LMAO. Love your stories Flynn.


----------



## J and Paul Anka (May 6, 2012)

Paul Anka detests the rain too! We went out for our morning break at 5 am to rain and he loooked up at me like "What am I supposed to do" then tiptoed around the deck that is our front porch and finally peed on my doormat. I was just so excited it wasn't on our carpet that he got lots of praise! So glad he is not a mud baby!


----------



## Flynn Gentry-Taylor (Jan 17, 2008)

J and Paul Anka said:


> Paul Anka detests the rain too! We went out for our morning break at 5 am to rain and he loooked up at me like "What am I supposed to do" then tiptoed around the deck that is our front porch and finally peed on my doormat. I was just so excited it wasn't on our carpet that he got lots of praise! So glad he is not a mud baby!

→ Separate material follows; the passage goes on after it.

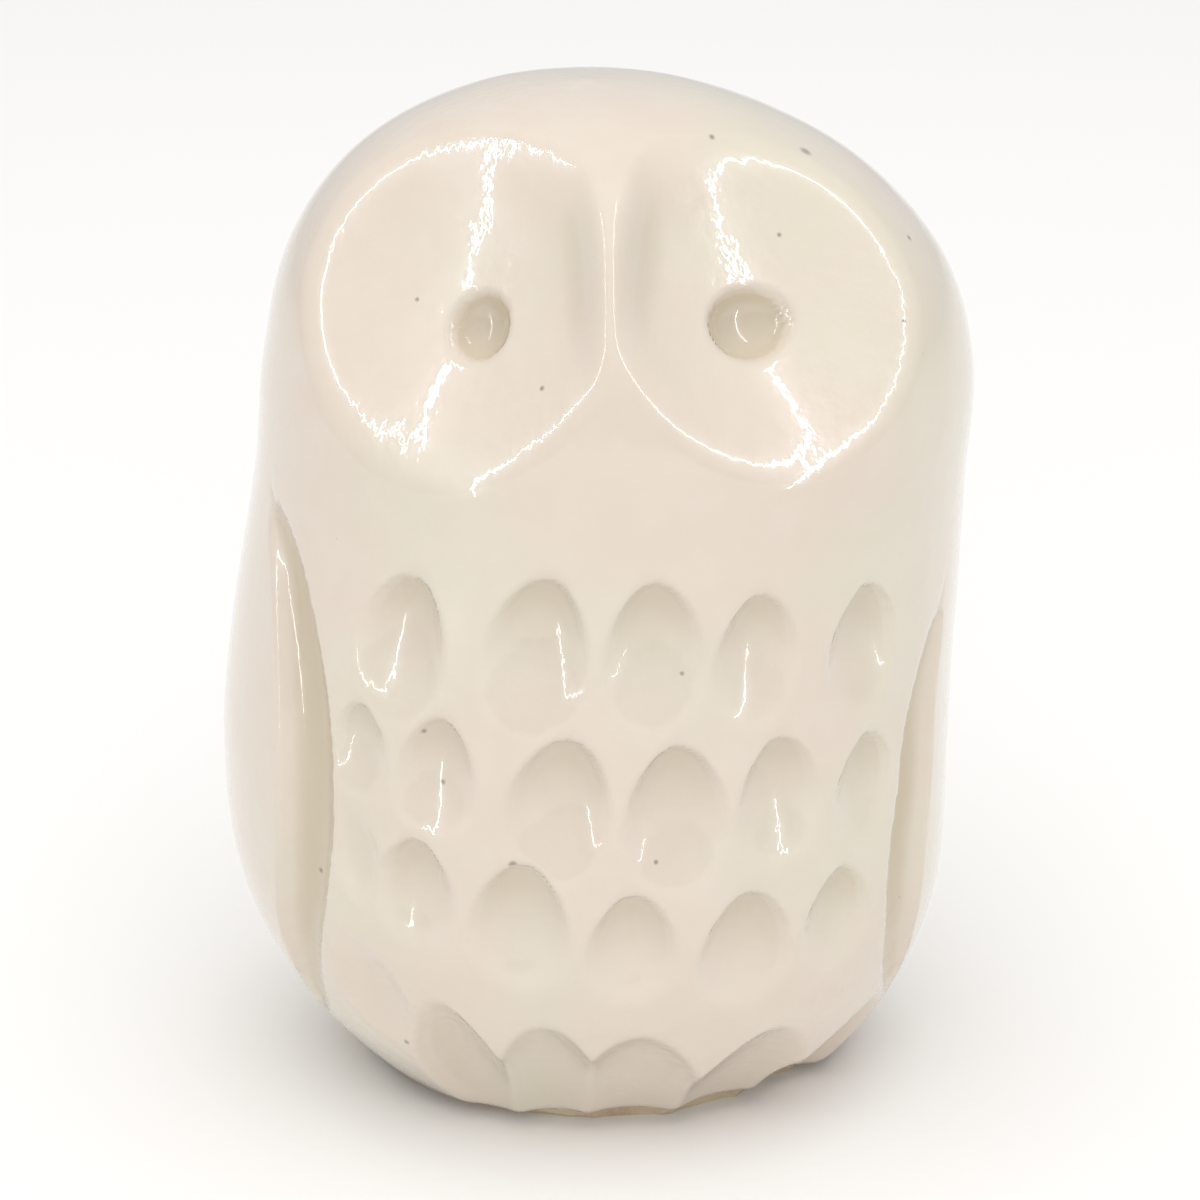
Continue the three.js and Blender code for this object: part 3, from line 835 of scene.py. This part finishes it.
def add_lights(middle):
    world = bpy.data.worlds.new("studio")
    world.use_nodes = True
    background = world.node_tree.nodes["Background"]
    background.inputs["Color"].default_value = (1.0, 1.0, 1.0, 1.0)
    background.inputs["Strength"].default_value = WORLD_STRENGTH
    bpy.context.scene.world = world
    for name, place, size, power in SOFT_LIGHTS:
        facing = middle - Vector(place)
        light = add_area_light(name, place, size, power, facing, Vector(LIGHT_UP))
        light.visible_glossy = False
    for name, lower, upper, power in STRIP_LIGHTS:
        along = Vector(upper) - Vector(lower)
        place = (Vector(lower) + Vector(upper)) / 2
        size = (STRIP_WIDTH, along.length)
        light = add_area_light(name, place, size, power, middle - place, along)
        light.visible_diffuse = False


def add_camera():
    lens = bpy.data.cameras.new("camera")
    lens.sensor_width = SENSOR_WIDTH
    lens.lens = CAMERA_LENS
    lens.clip_start = NEAR_CLIP
    camera = bpy.data.objects.new("camera", lens)
    bpy.context.scene.collection.objects.link(camera)
    rise = math.radians(CAMERA_ELEVATION)
    back = Vector((0.0, -math.cos(rise), math.sin(rise))) * CAMERA_DISTANCE
    aim = Vector((0.0, 0.0, CAMERA_AIM_HEIGHT))
    camera.location = aim + back
    camera.rotation_euler = (math.pi / 2 - rise, 0.0, 0.0)
    bpy.context.scene.camera = camera


def corners(box):
    return [[float(value) for value in corner] for corner in box]


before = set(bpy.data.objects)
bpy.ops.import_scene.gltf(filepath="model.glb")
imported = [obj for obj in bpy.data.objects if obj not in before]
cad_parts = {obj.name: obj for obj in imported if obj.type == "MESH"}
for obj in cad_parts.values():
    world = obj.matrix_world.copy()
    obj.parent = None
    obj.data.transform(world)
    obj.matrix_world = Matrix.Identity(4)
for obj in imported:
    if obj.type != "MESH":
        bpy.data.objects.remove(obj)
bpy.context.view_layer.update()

cuts = all_cuts()
glaze = glaze_coat(cuts)
give_material(glaze, glaze_material(cuts))
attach(glaze, "root")
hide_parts("glaze_coat")
give_material(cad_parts["clay_body"], clay_material("fired_clay", CLAY_PALE, CLAY_DARK, 0.5))
slab_clay = clay_material("fired_slab_clay", SLAB_PALE, SLAB_DARK, 0.7)
give_material(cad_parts["floor_slab"], slab_clay)

add_floor()
low, high = (Vector(corner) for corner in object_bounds())
add_lights((low + high) / 2)
add_camera()
bpy.context.scene.view_settings.view_transform = "Standard"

Love Paul's name!! Cute little guy too.


----------



## ShirleyH (Sep 13, 2009)

Okay, I have to tell this one. Keeper uses his pad only in emergencies. Big emergency is rain--we don't do water from the sky. Several weeks ago, first thing in the morning and needing to go, he went to the front door which I opened and said 'it's raining, Keeper, go on your pad'. Immediate race to the pad to deposit a lake. Then he stepped off the pad and just stared at me. The really scarey thing is that I knew exactly what he wanted. He was saying, 'surely you don't expect me to finish my business on a dirty pad where I might get something disgusting on my paws'. Of course not--I am SO well trained. I wadded up the wet pad, took it to the garage, got a new pad and laid it down. He stepped on the new pad immediately and finished his business. Would have given anything for a video of this. I just think the boy did a spectacular job of training.


Keeper's Mom


----------



## davetgabby (Dec 29, 2007)

ShirleyH said:


> Okay, I have to tell this one. Keeper uses his pad only in emergencies. Big emergency is rain--we don't do water from the sky. Several weeks ago, first thing in the morning and needing to go, he went to the front door which I opened and said 'it's raining, Keeper, go on your pad'. Immediate race to the pad to deposit a lake. Then he stepped off the pad and just stared at me. The really scarey thing is that I knew exactly what he wanted. He was saying, 'surely you don't expect me to finish my business on a dirty pad where I might get something disgusting on my paws'. Of course not--I am SO well trained. I wadded up the wet pad, took it to the garage, got a new pad and laid it down. He stepped on the new pad immediately and finished his business. Would have given anything for a video of this. I just think the boy did a spectacular job of training.
> 
> Keeper's Mom


Good stuff Shirley , he sounds like Molly, she's a neat freak .


----------



## Flynn Gentry-Taylor (Jan 17, 2008)

Keeper would have gotten in trouble if he had tracked wet feet all over the place...so he decided to train you...can't blame him. Seriously it is great that you know what he is saying to you!! Shows he raised you right!:biggrin1:


----------



## ShirleyH (Sep 13, 2009)

Perhaps the term 'potty training' for pups needs some serious re-definition   


Keeper's Mom


----------